John Allanson

Personal information
- Born: 7 December 1967 (age 58) New South Wales, Australia

Playing information
- Position: Wing
Club
| Years | Team | Pld | T | G | FG | P |
| 1987–88 | Western Suburbs | 29 | 10 | 0 | 0 | 40 |
| 1989–90 | Newcastle Knights | 14 | 1 | 0 | 0 | 4 |
|  | Total | 43 | 11 | 0 | 0 | 44 |
Representative
| Years | Team | Pld | T | G | FG | P |
| 1987–90 | NSW Country | 2 | 0 | 0 | 0 | 0 |
- Source: As of 6 February 2019

= John Allanson =

Australian rugby league footballer

John Allanson is an Australian former professional rugby league footballer who played in the 1980s and 1990s. He played for the Western Suburbs Magpies from 1987 to 1988 and the Newcastle Knights from 1989 to 1990. He played for Country Origin in 1987 and 1990. Allanson is a life member of Stockton & Northern Districts Cricket Club.

==Playing career==
John Allanson made his debut for Western Suburbs in round 3 of 1987, a 22-11 loss against Manly. Playing on the wing, he scored a try in each of his first four games. He switched to centre mid-season and remained there except for two games at fullback. His selection on the wing for Country Firsts was described as one of the "bright spots" of the Magpies' season. Allanson made 21 appearances in his debut season as the club finished last on the table. He was limited to 8 appearances the following year as Wests again finished last, his sole victory coming in a "dominant" performance off the bench in round 17.
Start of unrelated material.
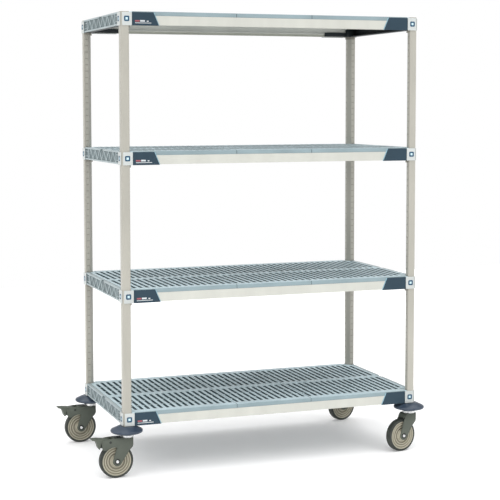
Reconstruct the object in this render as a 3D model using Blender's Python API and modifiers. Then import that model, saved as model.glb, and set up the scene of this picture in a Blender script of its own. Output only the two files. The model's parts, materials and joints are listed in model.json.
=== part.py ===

In 1989, John Allanson joined Newcastle, in their second season in the competition. He was one of five debutants in round 1, coming off the bench in a victory over his previous club, Wests. He played in just 9 games, his sole try coming in he last game of the season. He played 2 seasons with the club before retiring. He held the rare achievement of representing Newcastle in cricket, rugby league and rugby union.